Official Statements and Responses
Several leading OEMs have reported robust sales figures for December 2025. Mahindra & Mahindra announced a 25% year-on-year (Y-o-Y) increase in total auto sales, reaching 86,090 units. Their domestic sales in the Utility Vehicles segment grew by 23% to 50,946 units, and Commercial Vehicles saw a 34% rise to 24,786 units. Eicher Motors' subsidiary, VE Commercial Vehicles, reported a 26.3% Y-o-Y increase in domestic truck and bus sales, totaling 9,527 units. Eicher Motors' two-wheeler sales also jumped 30% Y-o-Y to 1,03,574 units. VST Tillers and Tractors posted sales of 3,792 power tillers and 584 tractors, a notable increase from the previous year.
Expert Analysis
Brokerage firms maintain a positive outlook on the auto sector, anticipating continued robust sales for December 2025. ICICI Securities expects solid double-digit Y-o-Y growth across two-wheelers, passenger vehicles, commercial vehicles, and tractors, attributing this to positive customer sentiment driven by GST rate rationalization, interest rate reductions, and new product launches. They favour Eicher Motors, TVS Motors, M&M, and Ashok Leyland.
Anand Rathi Research also predicts strong double-digit Y-o-Y growth in passenger and two-wheeler volumes, with high teens growth for commercial vehicles and tractors, citing improved retail sales, lower inventories, and GST benefits. Kotak Institutional Equities highlights sustained near-term momentum in the medium and heavy commercial vehicles (M&HCV) truck segment, expecting 8% YoY growth in FY2026E, supported by e-commerce and infrastructure spending.
Financial Implications
The strong sales volumes and growth reported by OEMs are expected to have positive financial implications. Increased unit sales translate directly to higher revenues, and with factors like GST rationalization potentially improving margins, profitability could see a significant boost. Analysts anticipate that companies leading in segments like utility vehicles, commercial vehicles, and two-wheelers will be primary beneficiaries, potentially leading to improved earnings per share and enhanced shareholder value.
Future Outlook
Analysts remain optimistic about the auto sector's future, projecting continued growth through FY2026E. The positive impact of GST reforms, favourable interest rates, and rising disposable incomes are expected to sustain demand. The M&HCV truck segment, in particular, is seen to maintain its strong momentum. Steady CAGRs are anticipated for buses and light commercial vehicles, driven by post-GST affordability and fleet expansion initiatives, suggesting a healthy outlook for the industry.
Impact
The strong performance of the auto sector and the surge in the BSE Auto index can positively impact investor portfolios and market sentiment. Increased demand and sales suggest a healthy economy, potentially boosting related industries and employment. For investors, this indicates potential for capital appreciation in auto stocks. The sector's strength can also contribute to broader economic growth in India.
Impact rating: 8/10
Difficult Terms Explained
- OEM (Original Equipment Manufacturer): A company that manufactures products or components that are used in another company's end product. In this context, it refers to companies that manufacture vehicles.
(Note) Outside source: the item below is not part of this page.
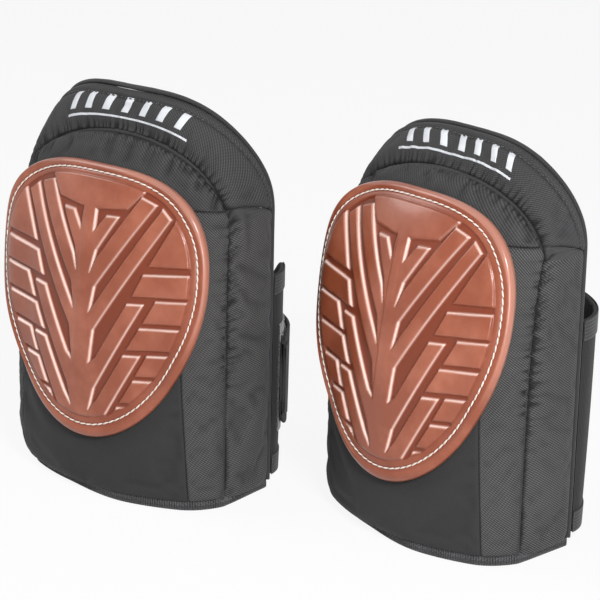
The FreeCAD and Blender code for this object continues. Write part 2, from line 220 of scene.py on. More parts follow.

- BSE Auto Index: A stock market index that tracks the performance of automobile companies listed on the Bombay Stock Exchange (BSE).
- Y-o-Y (Year-on-Year): A method of comparing data from the current period with the same period in the previous year.
- GST: Goods and Services Tax, a unified indirect tax system in India.
- PV (Passenger Vehicles): Vehicles designed to carry passengers, such as cars and SUVs.
- CV (Commercial Vehicles): Vehicles used for business purposes, like trucks, buses, and vans.
- M&HCV (Medium and Heavy Commercial Vehicles): A category of larger commercial trucks and buses.
- LCV (Light Commercial Vehicles): Smaller commercial vehicles like vans and pickup trucks.
- CAGR (Compound Annual Growth Rate): The mean annual growth rate of an investment over a specified period longer than one year.
- FY2026E: Fiscal Year 2026 Estimates. The period from April 1, 2025, to March 31, 2026, with projections.
- H2FY26E: The second half of the Fiscal Year 2026, typically from October 2025 to March 2026.
- STU (State Transport Utility): Government-owned entities responsible for public transportation in various states.